# Work to be completed
Look below and pull out each line with the word "joints".

# Exercise material
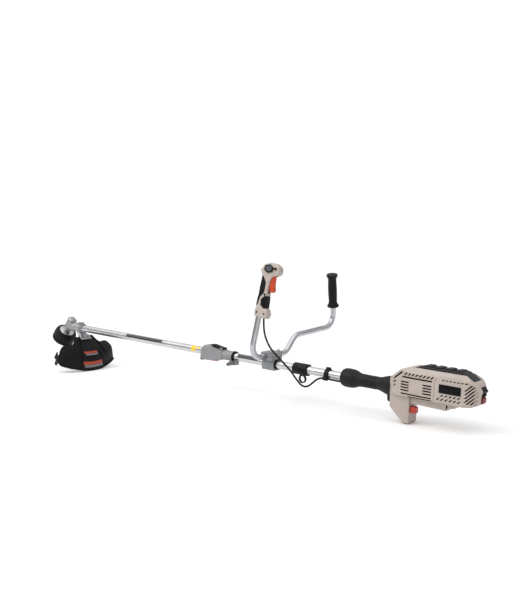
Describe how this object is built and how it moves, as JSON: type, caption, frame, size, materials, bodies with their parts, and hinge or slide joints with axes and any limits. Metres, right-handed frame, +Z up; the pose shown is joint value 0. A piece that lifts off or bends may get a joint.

--

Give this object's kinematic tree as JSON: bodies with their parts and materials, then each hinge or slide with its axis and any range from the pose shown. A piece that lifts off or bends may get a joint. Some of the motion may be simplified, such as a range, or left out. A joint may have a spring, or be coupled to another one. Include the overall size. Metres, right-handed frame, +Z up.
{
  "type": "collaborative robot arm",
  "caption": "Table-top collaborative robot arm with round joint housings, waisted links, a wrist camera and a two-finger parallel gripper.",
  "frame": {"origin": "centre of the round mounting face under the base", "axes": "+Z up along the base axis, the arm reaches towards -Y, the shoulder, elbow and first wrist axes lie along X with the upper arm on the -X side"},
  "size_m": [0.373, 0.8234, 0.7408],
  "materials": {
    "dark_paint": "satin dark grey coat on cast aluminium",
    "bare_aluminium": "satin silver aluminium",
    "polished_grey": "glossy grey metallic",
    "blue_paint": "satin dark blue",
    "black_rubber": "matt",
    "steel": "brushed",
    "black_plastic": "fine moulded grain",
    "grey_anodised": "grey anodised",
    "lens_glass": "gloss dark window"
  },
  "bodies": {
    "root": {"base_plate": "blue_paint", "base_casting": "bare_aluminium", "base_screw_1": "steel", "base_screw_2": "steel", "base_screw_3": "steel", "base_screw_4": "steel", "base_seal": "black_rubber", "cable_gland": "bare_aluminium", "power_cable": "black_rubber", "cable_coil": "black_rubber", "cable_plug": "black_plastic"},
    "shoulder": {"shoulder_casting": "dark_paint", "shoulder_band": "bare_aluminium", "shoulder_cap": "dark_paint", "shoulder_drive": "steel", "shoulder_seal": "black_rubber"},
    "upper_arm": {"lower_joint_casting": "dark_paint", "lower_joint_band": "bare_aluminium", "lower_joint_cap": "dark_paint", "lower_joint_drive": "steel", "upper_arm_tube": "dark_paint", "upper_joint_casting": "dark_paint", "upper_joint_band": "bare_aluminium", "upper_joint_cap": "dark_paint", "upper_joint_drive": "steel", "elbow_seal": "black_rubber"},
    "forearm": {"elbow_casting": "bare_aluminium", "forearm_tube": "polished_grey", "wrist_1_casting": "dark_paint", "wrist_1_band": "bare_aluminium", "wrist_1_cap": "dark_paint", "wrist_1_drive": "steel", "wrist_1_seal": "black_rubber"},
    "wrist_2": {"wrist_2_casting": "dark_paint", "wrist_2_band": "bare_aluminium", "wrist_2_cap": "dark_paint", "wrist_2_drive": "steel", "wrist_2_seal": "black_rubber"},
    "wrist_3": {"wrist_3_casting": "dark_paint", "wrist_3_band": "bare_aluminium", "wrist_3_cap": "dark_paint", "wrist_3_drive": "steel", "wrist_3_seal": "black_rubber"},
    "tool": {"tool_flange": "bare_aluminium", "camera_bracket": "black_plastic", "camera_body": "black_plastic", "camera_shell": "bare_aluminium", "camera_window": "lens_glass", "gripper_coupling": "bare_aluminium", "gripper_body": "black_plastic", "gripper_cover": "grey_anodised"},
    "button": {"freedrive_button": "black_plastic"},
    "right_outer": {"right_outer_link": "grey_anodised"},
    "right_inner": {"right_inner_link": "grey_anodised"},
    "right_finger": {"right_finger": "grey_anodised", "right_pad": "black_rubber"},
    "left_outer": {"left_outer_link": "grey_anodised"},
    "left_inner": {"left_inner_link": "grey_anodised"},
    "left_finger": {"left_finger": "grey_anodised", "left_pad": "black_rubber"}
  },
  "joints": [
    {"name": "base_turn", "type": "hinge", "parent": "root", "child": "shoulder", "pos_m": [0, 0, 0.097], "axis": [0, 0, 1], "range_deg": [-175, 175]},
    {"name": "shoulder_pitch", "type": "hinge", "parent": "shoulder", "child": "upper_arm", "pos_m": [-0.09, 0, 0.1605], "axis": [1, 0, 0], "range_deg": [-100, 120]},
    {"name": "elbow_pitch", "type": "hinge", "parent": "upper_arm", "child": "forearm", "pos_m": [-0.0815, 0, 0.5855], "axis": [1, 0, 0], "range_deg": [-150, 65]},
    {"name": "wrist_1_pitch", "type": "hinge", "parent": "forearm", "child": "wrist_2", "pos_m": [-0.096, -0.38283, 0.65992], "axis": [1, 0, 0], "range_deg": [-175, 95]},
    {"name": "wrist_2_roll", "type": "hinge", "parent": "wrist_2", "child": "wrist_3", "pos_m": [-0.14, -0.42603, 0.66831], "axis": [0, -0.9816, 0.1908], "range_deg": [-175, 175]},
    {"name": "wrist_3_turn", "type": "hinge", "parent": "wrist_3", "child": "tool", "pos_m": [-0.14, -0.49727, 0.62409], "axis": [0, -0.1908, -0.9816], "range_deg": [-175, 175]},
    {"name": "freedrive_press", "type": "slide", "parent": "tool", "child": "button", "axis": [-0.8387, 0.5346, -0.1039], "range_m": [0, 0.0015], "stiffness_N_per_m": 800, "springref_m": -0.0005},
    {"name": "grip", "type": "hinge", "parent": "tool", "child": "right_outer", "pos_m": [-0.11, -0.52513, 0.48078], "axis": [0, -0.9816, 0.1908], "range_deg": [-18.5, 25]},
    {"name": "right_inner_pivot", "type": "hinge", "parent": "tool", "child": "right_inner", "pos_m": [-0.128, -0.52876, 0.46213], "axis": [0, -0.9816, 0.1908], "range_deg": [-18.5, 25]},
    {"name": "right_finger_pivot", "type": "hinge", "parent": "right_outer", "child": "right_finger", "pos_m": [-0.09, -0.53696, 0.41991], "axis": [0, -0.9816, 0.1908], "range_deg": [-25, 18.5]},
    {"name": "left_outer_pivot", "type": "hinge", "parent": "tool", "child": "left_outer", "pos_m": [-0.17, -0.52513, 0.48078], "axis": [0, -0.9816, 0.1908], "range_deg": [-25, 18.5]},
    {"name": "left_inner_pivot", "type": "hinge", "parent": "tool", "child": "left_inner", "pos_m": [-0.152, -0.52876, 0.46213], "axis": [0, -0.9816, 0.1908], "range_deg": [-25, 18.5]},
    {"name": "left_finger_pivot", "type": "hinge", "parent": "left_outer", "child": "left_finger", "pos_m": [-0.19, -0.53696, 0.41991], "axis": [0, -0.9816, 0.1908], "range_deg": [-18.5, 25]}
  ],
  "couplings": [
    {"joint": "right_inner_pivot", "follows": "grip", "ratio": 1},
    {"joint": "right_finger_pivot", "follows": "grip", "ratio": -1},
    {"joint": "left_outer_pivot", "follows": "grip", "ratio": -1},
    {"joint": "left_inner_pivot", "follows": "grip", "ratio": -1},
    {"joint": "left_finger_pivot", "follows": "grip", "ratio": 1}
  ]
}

# The result
Describe how this object is built and how it moves, as JSON: type, caption, frame, size, materials, bodies with their parts, and hinge or slide joints with axes and any limits. Metres, right-handed frame, +Z up; the pose shown is joint value 0. A piece that lifts off or bends may get a joint.
  "joints": [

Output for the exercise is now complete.